### [Set problem]
Reproduce, exactly and in full, only the lines below from the one containing "dish(), 0xc9c1ab, 0.22);" through the one containing "obj.matrix_parent_inverse = Matrix.Identity(4)".
▼
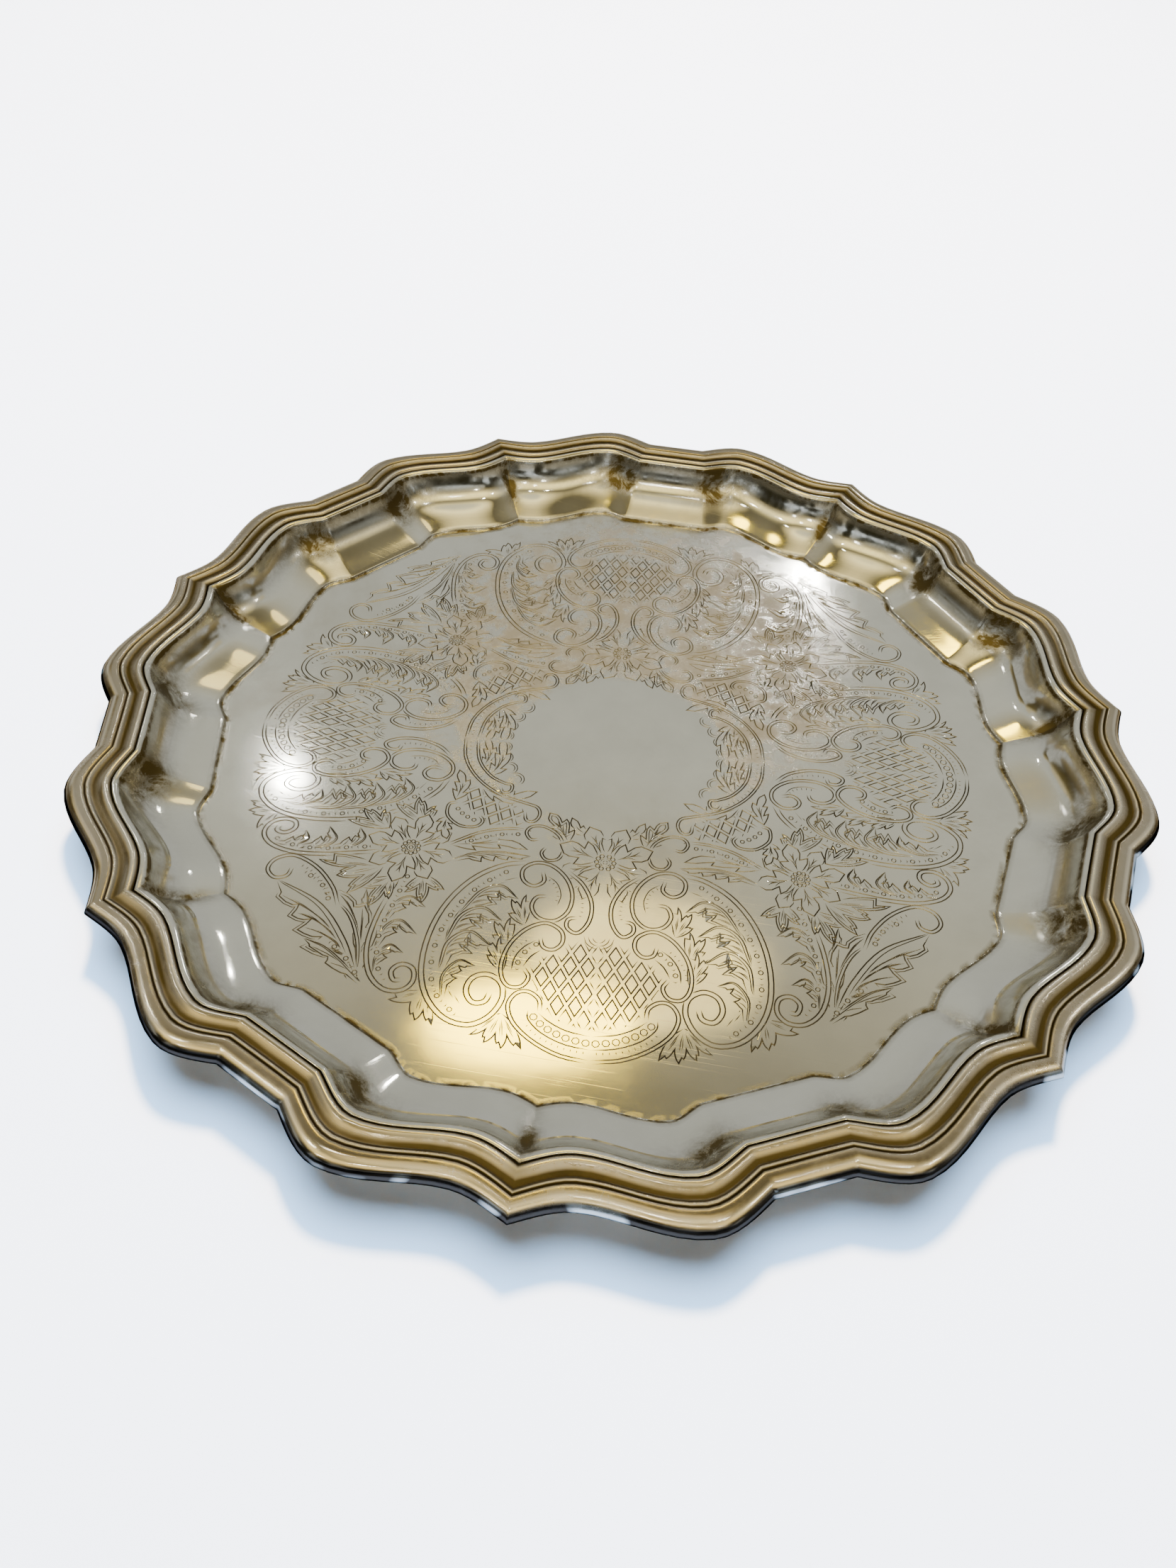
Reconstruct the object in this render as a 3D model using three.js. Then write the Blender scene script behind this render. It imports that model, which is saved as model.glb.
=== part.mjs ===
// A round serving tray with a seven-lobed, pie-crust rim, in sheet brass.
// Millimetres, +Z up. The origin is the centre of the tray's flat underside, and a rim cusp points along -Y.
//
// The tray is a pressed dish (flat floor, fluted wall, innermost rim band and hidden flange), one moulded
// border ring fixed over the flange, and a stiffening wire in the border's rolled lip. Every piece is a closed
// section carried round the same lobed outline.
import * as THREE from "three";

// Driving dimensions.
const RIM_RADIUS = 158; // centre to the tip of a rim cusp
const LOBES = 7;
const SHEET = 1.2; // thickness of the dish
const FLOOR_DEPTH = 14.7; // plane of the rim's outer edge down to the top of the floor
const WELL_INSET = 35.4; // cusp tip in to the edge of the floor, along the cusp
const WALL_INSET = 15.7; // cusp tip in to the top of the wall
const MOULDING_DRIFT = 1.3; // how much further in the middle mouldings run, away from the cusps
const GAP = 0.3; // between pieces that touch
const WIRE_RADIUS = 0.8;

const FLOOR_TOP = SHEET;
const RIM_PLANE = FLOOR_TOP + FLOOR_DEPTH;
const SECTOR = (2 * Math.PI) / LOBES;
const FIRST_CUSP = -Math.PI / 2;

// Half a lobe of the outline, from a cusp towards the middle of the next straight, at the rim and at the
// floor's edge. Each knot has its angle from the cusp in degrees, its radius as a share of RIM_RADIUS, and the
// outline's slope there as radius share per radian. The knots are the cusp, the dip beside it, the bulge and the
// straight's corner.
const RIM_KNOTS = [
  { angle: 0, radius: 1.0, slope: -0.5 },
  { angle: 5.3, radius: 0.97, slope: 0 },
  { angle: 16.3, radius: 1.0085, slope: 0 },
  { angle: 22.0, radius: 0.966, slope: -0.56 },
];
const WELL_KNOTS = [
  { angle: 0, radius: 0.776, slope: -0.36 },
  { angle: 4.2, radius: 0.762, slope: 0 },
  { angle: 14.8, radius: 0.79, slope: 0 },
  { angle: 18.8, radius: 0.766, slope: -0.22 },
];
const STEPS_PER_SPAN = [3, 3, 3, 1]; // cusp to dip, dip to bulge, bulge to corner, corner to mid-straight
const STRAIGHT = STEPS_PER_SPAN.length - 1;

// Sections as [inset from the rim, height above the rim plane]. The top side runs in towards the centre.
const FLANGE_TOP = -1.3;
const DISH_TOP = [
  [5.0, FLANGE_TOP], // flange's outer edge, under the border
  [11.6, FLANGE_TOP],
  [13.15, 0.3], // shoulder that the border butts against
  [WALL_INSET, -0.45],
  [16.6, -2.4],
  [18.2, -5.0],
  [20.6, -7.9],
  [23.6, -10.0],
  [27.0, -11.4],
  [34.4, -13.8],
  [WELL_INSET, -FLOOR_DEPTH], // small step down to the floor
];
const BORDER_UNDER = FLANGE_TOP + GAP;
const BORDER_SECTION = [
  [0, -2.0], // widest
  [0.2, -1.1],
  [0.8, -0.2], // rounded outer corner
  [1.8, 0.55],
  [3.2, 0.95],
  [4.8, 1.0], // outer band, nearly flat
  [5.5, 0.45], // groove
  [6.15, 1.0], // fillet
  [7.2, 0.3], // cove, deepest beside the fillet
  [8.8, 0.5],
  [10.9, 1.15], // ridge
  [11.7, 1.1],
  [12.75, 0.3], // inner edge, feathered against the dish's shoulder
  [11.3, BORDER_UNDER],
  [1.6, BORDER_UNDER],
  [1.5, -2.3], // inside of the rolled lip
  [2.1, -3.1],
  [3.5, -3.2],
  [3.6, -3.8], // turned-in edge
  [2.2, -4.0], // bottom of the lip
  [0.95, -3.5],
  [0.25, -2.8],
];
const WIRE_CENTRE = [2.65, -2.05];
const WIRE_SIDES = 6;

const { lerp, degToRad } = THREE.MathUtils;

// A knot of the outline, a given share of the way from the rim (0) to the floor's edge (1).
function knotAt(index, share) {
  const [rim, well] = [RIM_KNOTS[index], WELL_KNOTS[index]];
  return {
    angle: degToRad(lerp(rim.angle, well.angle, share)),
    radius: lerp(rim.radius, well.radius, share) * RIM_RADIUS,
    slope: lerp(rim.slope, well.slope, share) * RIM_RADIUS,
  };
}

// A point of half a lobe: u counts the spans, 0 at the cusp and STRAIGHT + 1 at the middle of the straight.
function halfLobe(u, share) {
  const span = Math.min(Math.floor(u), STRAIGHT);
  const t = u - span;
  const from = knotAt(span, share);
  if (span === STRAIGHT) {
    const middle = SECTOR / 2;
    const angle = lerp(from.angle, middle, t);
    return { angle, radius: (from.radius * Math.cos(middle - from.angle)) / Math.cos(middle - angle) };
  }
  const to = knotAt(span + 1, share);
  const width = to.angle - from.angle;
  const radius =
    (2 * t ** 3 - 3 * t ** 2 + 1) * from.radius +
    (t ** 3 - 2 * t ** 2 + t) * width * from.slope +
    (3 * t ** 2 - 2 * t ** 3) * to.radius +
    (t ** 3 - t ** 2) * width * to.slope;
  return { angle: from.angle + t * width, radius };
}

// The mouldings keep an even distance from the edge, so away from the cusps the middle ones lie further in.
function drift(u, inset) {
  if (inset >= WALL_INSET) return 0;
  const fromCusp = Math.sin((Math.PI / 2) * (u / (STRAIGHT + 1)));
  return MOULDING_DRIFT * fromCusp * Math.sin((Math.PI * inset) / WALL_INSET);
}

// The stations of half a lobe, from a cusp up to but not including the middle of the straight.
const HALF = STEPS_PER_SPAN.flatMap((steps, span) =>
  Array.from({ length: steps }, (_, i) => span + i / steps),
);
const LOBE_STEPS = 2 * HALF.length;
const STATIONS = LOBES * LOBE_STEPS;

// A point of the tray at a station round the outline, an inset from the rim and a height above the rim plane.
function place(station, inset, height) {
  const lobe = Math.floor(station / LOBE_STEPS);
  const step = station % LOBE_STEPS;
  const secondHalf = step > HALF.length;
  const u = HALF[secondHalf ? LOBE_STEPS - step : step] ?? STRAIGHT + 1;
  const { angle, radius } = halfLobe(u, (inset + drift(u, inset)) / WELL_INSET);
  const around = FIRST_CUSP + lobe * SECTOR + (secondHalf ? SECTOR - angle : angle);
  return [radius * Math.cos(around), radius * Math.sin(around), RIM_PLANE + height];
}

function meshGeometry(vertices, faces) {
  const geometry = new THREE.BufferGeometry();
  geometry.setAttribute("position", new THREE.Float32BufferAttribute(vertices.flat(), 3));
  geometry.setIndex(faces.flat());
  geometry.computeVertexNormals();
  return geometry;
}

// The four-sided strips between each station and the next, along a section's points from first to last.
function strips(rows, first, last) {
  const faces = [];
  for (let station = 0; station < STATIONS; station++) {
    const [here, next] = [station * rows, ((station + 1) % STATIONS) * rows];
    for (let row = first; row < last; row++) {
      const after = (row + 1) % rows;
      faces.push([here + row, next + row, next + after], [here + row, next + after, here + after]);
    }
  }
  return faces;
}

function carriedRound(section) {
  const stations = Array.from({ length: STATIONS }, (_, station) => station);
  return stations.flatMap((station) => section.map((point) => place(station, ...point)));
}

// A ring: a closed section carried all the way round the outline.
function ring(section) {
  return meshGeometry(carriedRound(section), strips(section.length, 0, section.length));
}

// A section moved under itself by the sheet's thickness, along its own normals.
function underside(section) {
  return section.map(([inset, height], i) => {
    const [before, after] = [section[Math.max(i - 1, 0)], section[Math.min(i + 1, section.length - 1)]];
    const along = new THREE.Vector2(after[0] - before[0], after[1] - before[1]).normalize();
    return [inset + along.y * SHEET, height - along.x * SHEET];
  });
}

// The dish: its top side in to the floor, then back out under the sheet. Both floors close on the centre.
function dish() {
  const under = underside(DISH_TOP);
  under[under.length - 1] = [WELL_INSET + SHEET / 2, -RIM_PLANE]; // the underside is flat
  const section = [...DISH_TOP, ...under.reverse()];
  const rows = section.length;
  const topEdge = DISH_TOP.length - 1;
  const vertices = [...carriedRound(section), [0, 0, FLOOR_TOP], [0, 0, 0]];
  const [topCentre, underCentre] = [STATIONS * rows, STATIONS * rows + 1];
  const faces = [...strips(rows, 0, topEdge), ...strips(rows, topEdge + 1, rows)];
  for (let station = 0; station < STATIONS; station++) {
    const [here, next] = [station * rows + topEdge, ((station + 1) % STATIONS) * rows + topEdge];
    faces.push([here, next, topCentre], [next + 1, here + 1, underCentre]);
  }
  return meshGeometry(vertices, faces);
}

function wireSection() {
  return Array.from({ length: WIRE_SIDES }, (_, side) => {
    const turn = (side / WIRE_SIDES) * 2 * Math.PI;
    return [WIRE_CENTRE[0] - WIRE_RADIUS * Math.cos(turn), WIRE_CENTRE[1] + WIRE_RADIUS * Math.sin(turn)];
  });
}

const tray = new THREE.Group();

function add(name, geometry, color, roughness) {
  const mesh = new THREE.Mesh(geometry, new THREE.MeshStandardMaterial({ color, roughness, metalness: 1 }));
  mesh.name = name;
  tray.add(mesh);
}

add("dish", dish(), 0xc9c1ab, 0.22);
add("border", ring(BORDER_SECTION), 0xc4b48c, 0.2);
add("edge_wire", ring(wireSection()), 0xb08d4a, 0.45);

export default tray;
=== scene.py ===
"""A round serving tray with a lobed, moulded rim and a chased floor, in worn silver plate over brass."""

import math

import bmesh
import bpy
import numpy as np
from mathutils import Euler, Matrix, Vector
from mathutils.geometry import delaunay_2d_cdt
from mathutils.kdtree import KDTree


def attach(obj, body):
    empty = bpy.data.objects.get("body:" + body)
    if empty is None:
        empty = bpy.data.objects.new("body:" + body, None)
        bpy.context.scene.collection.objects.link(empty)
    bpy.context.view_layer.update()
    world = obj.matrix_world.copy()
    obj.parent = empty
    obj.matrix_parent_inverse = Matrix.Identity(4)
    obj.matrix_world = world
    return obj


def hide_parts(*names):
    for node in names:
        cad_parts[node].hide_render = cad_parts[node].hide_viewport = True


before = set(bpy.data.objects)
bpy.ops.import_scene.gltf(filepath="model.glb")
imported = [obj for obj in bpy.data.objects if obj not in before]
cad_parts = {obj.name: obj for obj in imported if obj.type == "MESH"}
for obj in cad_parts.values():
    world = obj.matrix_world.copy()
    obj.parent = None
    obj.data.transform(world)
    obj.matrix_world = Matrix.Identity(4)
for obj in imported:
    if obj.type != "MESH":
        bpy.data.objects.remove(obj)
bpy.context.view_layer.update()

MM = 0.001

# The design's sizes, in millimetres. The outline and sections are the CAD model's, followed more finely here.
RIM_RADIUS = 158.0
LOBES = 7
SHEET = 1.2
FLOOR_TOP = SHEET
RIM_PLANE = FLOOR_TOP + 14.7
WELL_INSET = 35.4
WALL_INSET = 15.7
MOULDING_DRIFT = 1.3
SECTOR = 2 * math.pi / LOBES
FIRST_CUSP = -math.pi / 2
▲
### [Response for this exercise]
add("dish", dish(), 0xc9c1ab, 0.22);
add("border", ring(BORDER_SECTION), 0xc4b48c, 0.2);
add("edge_wire", ring(wireSection()), 0xb08d4a, 0.45);

export default tray;
=== scene.py ===
"""A round serving tray with a lobed, moulded rim and a chased floor, in worn silver plate over brass."""

import math

import bmesh
import bpy
import numpy as np
from mathutils import Euler, Matrix, Vector
from mathutils.geometry import delaunay_2d_cdt
from mathutils.kdtree import KDTree


def attach(obj, body):
    empty = bpy.data.objects.get("body:" + body)
    if empty is None:
        empty = bpy.data.objects.new("body:" + body, None)
        bpy.context.scene.collection.objects.link(empty)
    bpy.context.view_layer.update()
    world = obj.matrix_world.copy()
    obj.parent = empty
    obj.matrix_parent_inverse = Matrix.Identity(4)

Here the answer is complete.